> **Dataset excerpt**
======

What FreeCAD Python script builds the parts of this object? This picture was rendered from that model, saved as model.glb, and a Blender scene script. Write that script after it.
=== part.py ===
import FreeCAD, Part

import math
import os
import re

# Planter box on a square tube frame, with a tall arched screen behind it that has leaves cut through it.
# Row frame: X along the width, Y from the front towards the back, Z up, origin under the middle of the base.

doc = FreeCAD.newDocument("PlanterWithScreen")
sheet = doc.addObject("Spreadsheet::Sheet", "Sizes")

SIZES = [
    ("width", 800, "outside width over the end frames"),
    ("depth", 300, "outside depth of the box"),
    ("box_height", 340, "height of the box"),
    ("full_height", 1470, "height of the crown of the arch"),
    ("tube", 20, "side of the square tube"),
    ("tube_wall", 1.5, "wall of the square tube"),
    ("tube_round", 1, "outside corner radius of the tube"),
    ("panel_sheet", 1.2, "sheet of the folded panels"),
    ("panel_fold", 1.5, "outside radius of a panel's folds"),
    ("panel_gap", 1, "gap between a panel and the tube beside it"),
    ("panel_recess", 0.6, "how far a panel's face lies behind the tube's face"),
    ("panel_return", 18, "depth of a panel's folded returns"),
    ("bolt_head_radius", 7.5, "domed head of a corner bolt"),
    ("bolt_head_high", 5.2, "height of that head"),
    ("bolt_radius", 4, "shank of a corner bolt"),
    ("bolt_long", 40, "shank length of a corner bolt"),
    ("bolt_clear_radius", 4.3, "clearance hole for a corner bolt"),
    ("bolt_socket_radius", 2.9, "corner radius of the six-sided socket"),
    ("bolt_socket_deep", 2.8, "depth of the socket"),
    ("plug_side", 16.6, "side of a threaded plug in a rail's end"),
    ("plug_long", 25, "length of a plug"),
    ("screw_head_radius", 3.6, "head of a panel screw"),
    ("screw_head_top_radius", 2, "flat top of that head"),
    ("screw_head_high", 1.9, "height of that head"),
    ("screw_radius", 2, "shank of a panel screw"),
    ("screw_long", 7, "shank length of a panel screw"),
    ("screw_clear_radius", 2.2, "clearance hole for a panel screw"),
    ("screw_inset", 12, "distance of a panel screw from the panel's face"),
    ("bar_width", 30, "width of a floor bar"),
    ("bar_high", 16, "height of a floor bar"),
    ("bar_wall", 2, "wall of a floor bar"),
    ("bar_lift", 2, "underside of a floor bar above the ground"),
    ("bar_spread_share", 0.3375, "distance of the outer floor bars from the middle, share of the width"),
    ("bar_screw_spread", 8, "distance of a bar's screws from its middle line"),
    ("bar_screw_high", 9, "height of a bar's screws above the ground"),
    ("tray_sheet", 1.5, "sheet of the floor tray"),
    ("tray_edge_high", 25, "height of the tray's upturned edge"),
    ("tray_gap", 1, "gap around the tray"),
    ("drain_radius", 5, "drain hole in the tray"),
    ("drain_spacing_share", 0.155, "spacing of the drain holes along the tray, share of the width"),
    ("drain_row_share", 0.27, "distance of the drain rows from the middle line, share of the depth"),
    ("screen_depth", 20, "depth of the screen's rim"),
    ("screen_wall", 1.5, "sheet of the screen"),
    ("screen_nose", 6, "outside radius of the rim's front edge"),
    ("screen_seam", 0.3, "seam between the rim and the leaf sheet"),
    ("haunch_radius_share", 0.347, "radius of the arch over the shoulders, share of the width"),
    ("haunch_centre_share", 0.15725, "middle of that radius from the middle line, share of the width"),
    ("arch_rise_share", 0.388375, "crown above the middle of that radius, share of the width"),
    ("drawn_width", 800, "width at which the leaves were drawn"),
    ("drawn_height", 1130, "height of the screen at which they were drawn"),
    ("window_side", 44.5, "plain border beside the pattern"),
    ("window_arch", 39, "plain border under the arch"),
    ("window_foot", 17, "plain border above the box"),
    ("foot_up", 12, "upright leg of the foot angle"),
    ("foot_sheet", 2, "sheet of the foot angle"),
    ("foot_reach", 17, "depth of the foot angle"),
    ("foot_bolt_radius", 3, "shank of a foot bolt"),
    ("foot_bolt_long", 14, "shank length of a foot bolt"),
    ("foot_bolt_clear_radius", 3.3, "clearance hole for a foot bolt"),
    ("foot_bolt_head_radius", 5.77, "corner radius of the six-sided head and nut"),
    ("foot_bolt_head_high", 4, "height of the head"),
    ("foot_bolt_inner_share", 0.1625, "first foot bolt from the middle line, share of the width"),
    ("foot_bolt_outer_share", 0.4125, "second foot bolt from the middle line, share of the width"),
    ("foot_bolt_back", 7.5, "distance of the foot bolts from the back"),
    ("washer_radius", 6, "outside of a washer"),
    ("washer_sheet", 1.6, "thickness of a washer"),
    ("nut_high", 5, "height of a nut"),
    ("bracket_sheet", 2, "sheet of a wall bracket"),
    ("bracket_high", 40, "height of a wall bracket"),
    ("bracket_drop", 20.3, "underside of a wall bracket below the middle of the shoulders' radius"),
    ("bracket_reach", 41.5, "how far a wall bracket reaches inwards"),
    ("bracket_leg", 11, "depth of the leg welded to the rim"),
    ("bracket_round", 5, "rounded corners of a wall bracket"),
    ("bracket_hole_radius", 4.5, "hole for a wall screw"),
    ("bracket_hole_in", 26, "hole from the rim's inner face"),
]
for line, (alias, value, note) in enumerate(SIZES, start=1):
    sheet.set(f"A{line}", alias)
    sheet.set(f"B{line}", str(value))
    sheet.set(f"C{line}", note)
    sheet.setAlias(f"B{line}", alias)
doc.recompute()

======

> **Written exercise**
Print again each line of the listing above, exactly as it appears.

> **The output**
What FreeCAD Python script builds the parts of this object? This picture was rendered from that model, saved as model.glb, and a Blender scene script. Write that script after it.
=== part.py ===
import FreeCAD, Part

import math
import os
import re

# Planter box on a square tube frame, with a tall arched screen behind it that has leaves cut through it.
# Row frame: X along the width, Y from the front towards the back, Z up, origin under the middle of the base.

doc = FreeCAD.newDocument("PlanterWithScreen")
sheet = doc.addObject("Spreadsheet::Sheet", "Sizes")

SIZES = [
    ("width", 800, "outside width over the end frames"),
    ("depth", 300, "outside depth of the box"),
    ("box_height", 340, "height of the box"),
    ("full_height", 1470, "height of the crown of the arch"),
    ("tube", 20, "side of the square tube"),
    ("tube_wall", 1.5, "wall of the square tube"),
    ("tube_round", 1, "outside corner radius of the tube"),
    ("panel_sheet", 1.2, "sheet of the folded panels"),
    ("panel_fold", 1.5, "outside radius of a panel's folds"),
    ("panel_gap", 1, "gap between a panel and the tube beside it"),
    ("panel_recess", 0.6, "how far a panel's face lies behind the tube's face"),
    ("panel_return", 18, "depth of a panel's folded returns"),
    ("bolt_head_radius", 7.5, "domed head of a corner bolt"),
    ("bolt_head_high", 5.2, "height of that head"),
    ("bolt_radius", 4, "shank of a corner bolt"),
    ("bolt_long", 40, "shank length of a corner bolt"),
    ("bolt_clear_radius", 4.3, "clearance hole for a corner bolt"),
    ("bolt_socket_radius", 2.9, "corner radius of the six-sided socket"),
    ("bolt_socket_deep", 2.8, "depth of the socket"),
    ("plug_side", 16.6, "side of a threaded plug in a rail's end"),
    ("plug_long", 25, "length of a plug"),
    ("screw_head_radius", 3.6, "head of a panel screw"),
    ("screw_head_top_radius", 2, "flat top of that head"),
    ("screw_head_high", 1.9, "height of that head"),
    ("screw_radius", 2, "shank of a panel screw"),
    ("screw_long", 7, "shank length of a panel screw"),
    ("screw_clear_radius", 2.2, "clearance hole for a panel screw"),
    ("screw_inset", 12, "distance of a panel screw from the panel's face"),
    ("bar_width", 30, "width of a floor bar"),
    ("bar_high", 16, "height of a floor bar"),
    ("bar_wall", 2, "wall of a floor bar"),
    ("bar_lift", 2, "underside of a floor bar above the ground"),
    ("bar_spread_share", 0.3375, "distance of the outer floor bars from the middle, share of the width"),
    ("bar_screw_spread", 8, "distance of a bar's screws from its middle line"),
    ("bar_screw_high", 9, "height of a bar's screws above the ground"),
    ("tray_sheet", 1.5, "sheet of the floor tray"),
    ("tray_edge_high", 25, "height of the tray's upturned edge"),
    ("tray_gap", 1, "gap around the tray"),
    ("drain_radius", 5, "drain hole in the tray"),
    ("drain_spacing_share", 0.155, "spacing of the drain holes along the tray, share of the width"),
    ("drain_row_share", 0.27, "distance of the drain rows from the middle line, share of the depth"),
    ("screen_depth", 20, "depth of the screen's rim"),
    ("screen_wall", 1.5, "sheet of the screen"),
    ("screen_nose", 6, "outside radius of the rim's front edge"),
    ("screen_seam", 0.3, "seam between the rim and the leaf sheet"),
    ("haunch_radius_share", 0.347, "radius of the arch over the shoulders, share of the width"),
    ("haunch_centre_share", 0.15725, "middle of that radius from the middle line, share of the width"),
    ("arch_rise_share", 0.388375, "crown above the middle of that radius, share of the width"),
    ("drawn_width", 800, "width at which the leaves were drawn"),
    ("drawn_height", 1130, "height of the screen at which they were drawn"),
    ("window_side", 44.5, "plain border beside the pattern"),
    ("window_arch", 39, "plain border under the arch"),
    ("window_foot", 17, "plain border above the box"),
    ("foot_up", 12, "upright leg of the foot angle"),
    ("foot_sheet", 2, "sheet of the foot angle"),
    ("foot_reach", 17, "depth of the foot angle"),
    ("foot_bolt_radius", 3, "shank of a foot bolt"),
    ("foot_bolt_long", 14, "shank length of a foot bolt"),
    ("foot_bolt_clear_radius", 3.3, "clearance hole for a foot bolt"),
    ("foot_bolt_head_radius", 5.77, "corner radius of the six-sided head and nut"),
    ("foot_bolt_head_high", 4, "height of the head"),
    ("foot_bolt_inner_share", 0.1625, "first foot bolt from the middle line, share of the width"),
    ("foot_bolt_outer_share", 0.4125, "second foot bolt from the middle line, share of the width"),
    ("foot_bolt_back", 7.5, "distance of the foot bolts from the back"),
    ("washer_radius", 6, "outside of a washer"),
    ("washer_sheet", 1.6, "thickness of a washer"),
    ("nut_high", 5, "height of a nut"),
    ("bracket_sheet", 2, "sheet of a wall bracket"),
    ("bracket_high", 40, "height of a wall bracket"),
    ("bracket_drop", 20.3, "underside of a wall bracket below the middle of the shoulders' radius"),
    ("bracket_reach", 41.5, "how far a wall bracket reaches inwards"),
    ("bracket_leg", 11, "depth of the leg welded to the rim"),
    ("bracket_round", 5, "rounded corners of a wall bracket"),
    ("bracket_hole_radius", 4.5, "hole for a wall screw"),
    ("bracket_hole_in", 26, "hole from the rim's inner face"),
]
for line, (alias, value, note) in enumerate(SIZES, start=1):
    sheet.set(f"A{line}", alias)
    sheet.set(f"B{line}", str(value))
    sheet.set(f"C{line}", note)
    sheet.setAlias(f"B{line}", alias)
doc.recompute()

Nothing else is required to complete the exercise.